Isinya meminta gencatan senjata selama 14 hari. Namun permintaan itu langsung ditolak Jenderal De Kock.
De Kock menegaskan akan mengambil sikap setelah dirinya mendapat jawaban surat langsung dari Pangeran Diponegoro yang intinya rela berunding.
Basah Kerto Pangalasan yang sebelumnya pernah berdiskusi dengan Pangeran Diponegoro dan memahami jalan pikiran pangeran Jawa itu, lantas diam-diam membuat surat lagi yang seolah-olah jawaban dari Diponegoro. Pangalasan menawarkan Belanda empat opsi yang itu seolah datang langsung dari Pangeran Diponegoro.
Pertama, jika ingin tetap tinggal di tanah Jawa sebagai tentara bayaran untuk orang Jawa, mereka diizinkan untuk tetap pada jabatan dan gaji mereka masing-masing, asalkan mau menjadi pedang agama.

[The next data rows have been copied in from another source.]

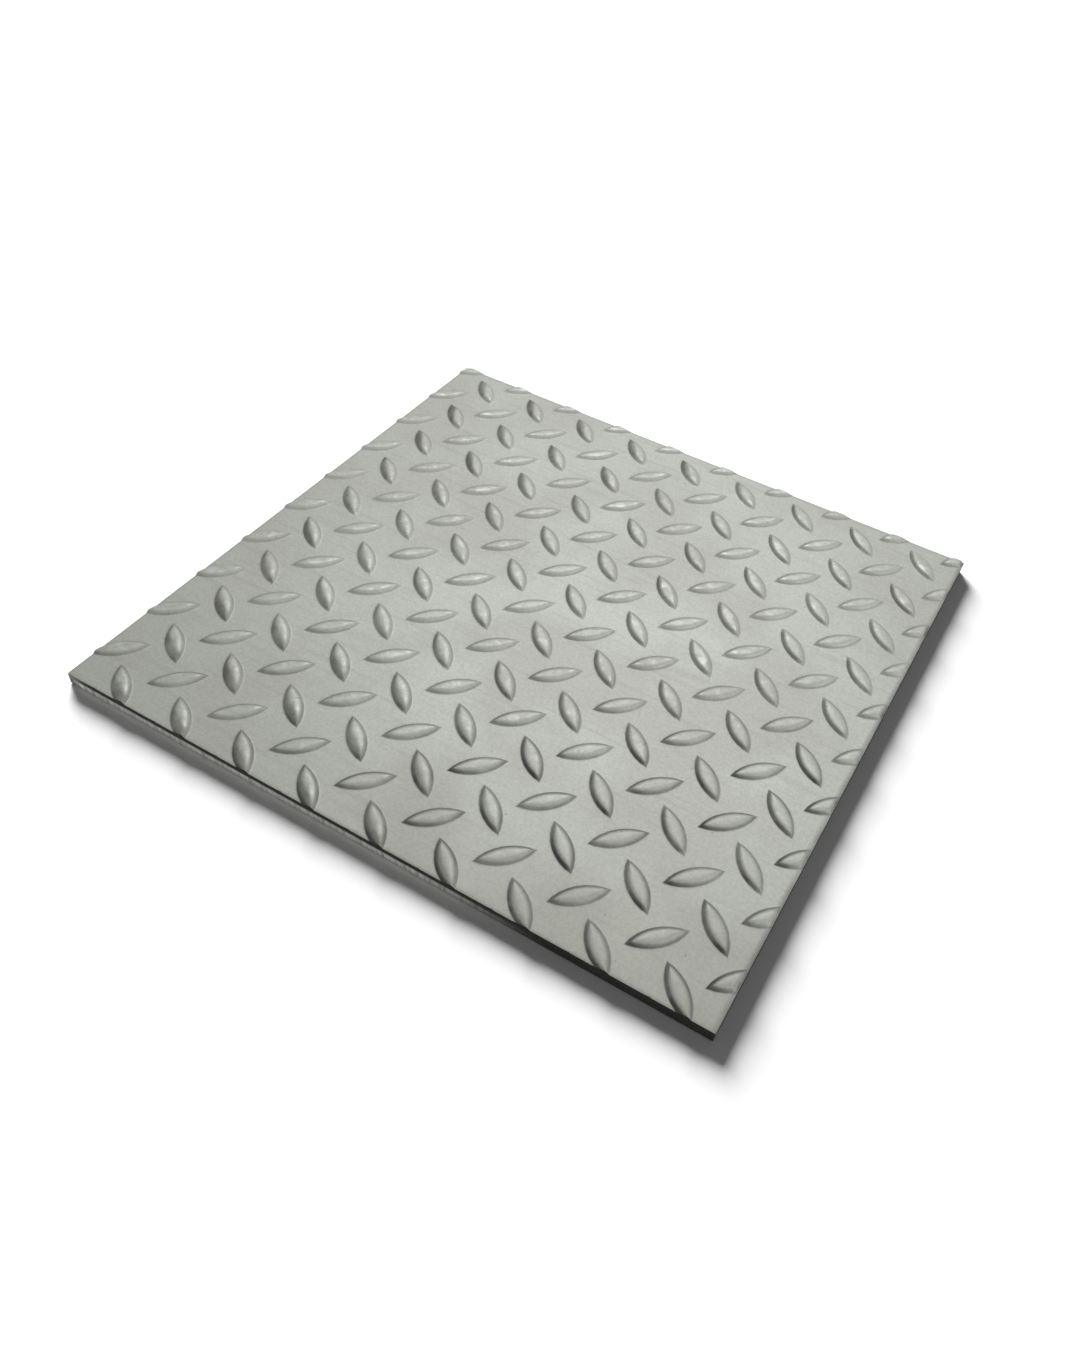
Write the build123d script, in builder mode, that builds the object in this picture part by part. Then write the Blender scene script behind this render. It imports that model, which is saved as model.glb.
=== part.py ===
# Checker steel plate: one piece of hot-rolled floor plate, sheared to a square.
# The smooth underside lies on the ground and the raised pattern faces up.
# X runs along the near edge, Y away from it and Z up.
# The origin is the middle of the underside. All lengths are in millimetres.
import os
from math import atan2, ceil, degrees

from build123d import *

# The plate as it was sheared, with its thickness measured between the lugs
plate_length = 300.0
plate_width = 300.0
base_thickness = 6.0
underside_chamfer = 0.4

# One lug, measured at its foot; it narrows by flank_run all round up to its flat top
lug_length = 24.6
lug_width = 8.2
lug_rise = 1.5
flank_run = 2.0

# The pattern: lugs that lean one way stand in columns and rows, and lugs that
# lean the other way stand midway between every four of them
lug_turn_degrees = 45.0
column_pitch = 32.4
row_pitch = 30.85
first_column = 23.2
first_row = 6.9

flank_angle = degrees(atan2(flank_run, lug_rise))
top_height = base_thickness + lug_rise

# The foot of one lug: two equal arcs that meet in a point at each end
with BuildSketch() as lug_foot:
    with BuildLine():
        ThreePointArc((-lug_length / 2, 0), (0, -lug_width / 2), (lug_length / 2, 0))
        ThreePointArc((lug_length / 2, 0), (0, lug_width / 2), (-lug_length / 2, 0))
    make_face()

# How far a turned lug reaches from its centre along X and along Y
turned_foot = lug_foot.sketch.rotate(Axis.Z, lug_turn_degrees).bounding_box()
reach_x = turned_foot.max.X
reach_y = turned_foot.max.Y


def lug_centres(from_left, from_near):
    # Centres of the lugs of one lean that stand on the plate or reach over its edge
    column_count = ceil(plate_length / column_pitch)
    row_count = ceil(plate_width / row_pitch)
    centres = []
    for column in range(-1, column_count + 1):
        for row in range(-1, row_count + 1):
            x = from_left + column * column_pitch - plate_length / 2
            y = from_near + row * row_pitch - plate_width / 2
            if abs(x) < plate_length / 2 + reach_x and abs(y) < plate_width / 2 + reach_y:
                centres.append((x, y))
    return centres


falling_centres = lug_centres(first_column, first_row)
rising_centres = lug_centres(first_column - column_pitch / 2, first_row - row_pitch / 2)
standing_on_ground = (Align.CENTER, Align.CENTER, Align.MIN)

with BuildPart() as checker_plate:
    # The base, with the burr taken off round its underside
    Box(plate_length, plate_width, base_thickness, align=standing_on_ground)
    underside = checker_plate.faces().sort_by(Axis.Z)[0]
    chamfer(underside.edges(), underside_chamfer)

    # The lugs are rolled whole and then sheared off flush with the sides of the plate
    with BuildSketch(Plane.XY.offset(base_thickness)):
        with Locations(*falling_centres):
            add(lug_foot.sketch, rotation=-lug_turn_degrees)
        with Locations(*rising_centres):
            add(lug_foot.sketch, rotation=lug_turn_degrees)
    extrude(amount=lug_rise, taper=flank_angle)
    Box(plate_length, plate_width, top_height, align=standing_on_ground, mode=Mode.INTERSECT)

os.makedirs("parts", exist_ok=True)
checker_plate.part.label = "checker_plate"
export_step(checker_plate.part, "parts/checker_plate.step")

print("lugs on the plate:", len(falling_centres) + len(rising_centres))
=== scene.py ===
import math

import bmesh
import bpy
from mathutils import Matrix, Quaternion, Vector


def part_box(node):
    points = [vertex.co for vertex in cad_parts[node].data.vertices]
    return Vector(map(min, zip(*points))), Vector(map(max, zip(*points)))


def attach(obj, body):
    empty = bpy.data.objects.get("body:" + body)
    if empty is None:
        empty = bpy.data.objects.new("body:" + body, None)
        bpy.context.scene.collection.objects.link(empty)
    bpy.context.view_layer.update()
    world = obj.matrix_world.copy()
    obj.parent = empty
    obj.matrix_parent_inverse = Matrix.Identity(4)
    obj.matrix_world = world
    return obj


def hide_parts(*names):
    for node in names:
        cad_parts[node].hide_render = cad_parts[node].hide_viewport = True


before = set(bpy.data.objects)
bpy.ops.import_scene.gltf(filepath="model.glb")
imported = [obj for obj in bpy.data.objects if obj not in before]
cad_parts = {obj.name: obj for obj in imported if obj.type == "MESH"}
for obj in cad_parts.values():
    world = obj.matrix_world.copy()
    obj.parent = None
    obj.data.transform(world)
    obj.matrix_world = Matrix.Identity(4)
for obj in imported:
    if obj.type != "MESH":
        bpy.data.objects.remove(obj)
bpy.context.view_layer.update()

plateLow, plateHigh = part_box("checker_plate")
mm = 0.001

# what the photo's camera was: place, aim and roll, worked out from the lug pattern
cameraSetup = {
    "place": Vector((0.1727, -0.3466, 0.3638)),
    "aim": Vector((0.0228, -0.0274, 0.0015)),
    "rollDegrees": 6.73,
    "lensMm": 30.45,
    "sensorMm": 36,
    "sideShift": -0.0229,
    "clipStart": 0.01,
}


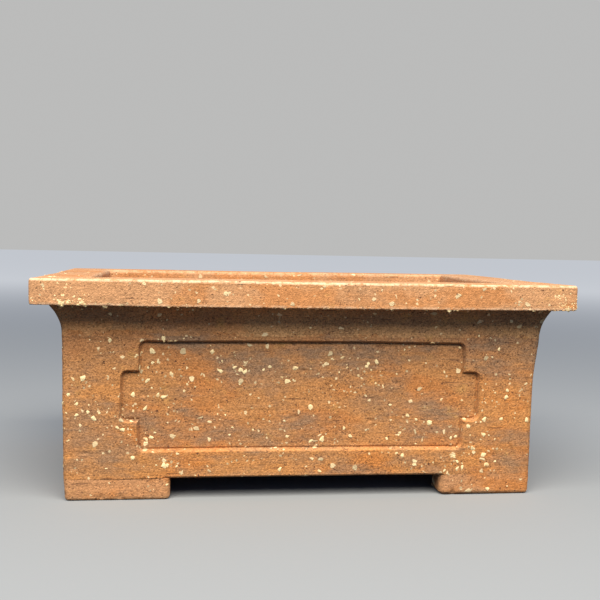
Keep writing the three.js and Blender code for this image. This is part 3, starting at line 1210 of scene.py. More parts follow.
@dataclass
class Walls(Maker):
    """The four leaning wall slabs, each with a sunk panel that has a square step in each corner."""

    step: float = 0.5
    stile: float = 15.6
    top_rail: float = 10.2
    bottom_rail: float = 7.3
    notch_width: float = 4.6
    notch_height: float = 8.3
    panel_depth: float = 1.25
    top_slope: float = 0.75
    bottom_slope: float = 0.8
    left_slope: float = 0.62
    right_slope: float = 0.7
    wander: float = 0.3  # how far the panel's lines stray
    drift_wave: float = 21.0  # the length of their waves, to the sides
    rise_wave: float = 17.0  # and up and down
    free_edge: float = 0.6  # rounding of the lower edge between the feet
    foot_joint: float = 0.22  # the widest gap left where a foot is joined on
    joint_wave: float = 7.0  # how long such a gap runs
    pits: int = 110
    pits_run: float = 66.0  # half of the length that holds that many
    slope_wear: float = 0.3
    edge_wear: float = 0.6  # of the lower edge between the feet
    edge_band: float = 1.2  # how high that wear reaches
    seed: int = 40
    panel_shift: float = -0.9  # of the panel along the side
    panel_round: float = 2.9  # of the panel's inner corners, in widths of its slopes
    cut_depth: float = 0.24  # of the knife's line at the foot of the slopes, as a share of the panel's depth
    cut_width: float = 0.3  # of that line, in widths of the slopes
    under_lip_shade: float = 3.0  # painted shade: how much ashier, greyer and darker the clay is made under the lip, where its shadow falls, next to the panel
    under_lip_shade_from: tuple[float, float] = (30.0, 45.0)
    creep: OutOfTrue = OutOfTrue()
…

Kedua, jika mereka merasa betah di Jawa dan tinggal sebagai saudagar, mereka diizinkan beroperasi di kawasan khusus yang telah ditentukan di Pantai Utara. Ketiga, jika ingin pulang kampung ke Belanda akan tetap dianggap sebagai saudara selamanya satu sama lain.
“Keempat, jika orang Belanda mau memeluk iman yang benar dan menjadi muslim, maka kesejahteraan hidup dan kedudukan mereka tentu akan meningkat,” tulis Peter Carey.
Apa jawaban Belanda?. Pada 4 Januari 1830 kapal fregat Angkatan Laut Kerajaan Belanda, Rupel melempar jangkar di Batavia.
Di kapal itu, Gubernur Jenderal Johannes van den Bosch membawa perintah pribadi Raja Willem I. Intinya tidak ada negosiasi. Yang diizinkan hanya satu, yakni Diponegoro menyerah tanpa syarat.
Meski patuh, Jenderal De Kock tetap mencoba dengan caranya sendiri.
Dia berusaha melakukan berbagai pendekatan, asalkan Pangeran Diponegoro bersedia berunding.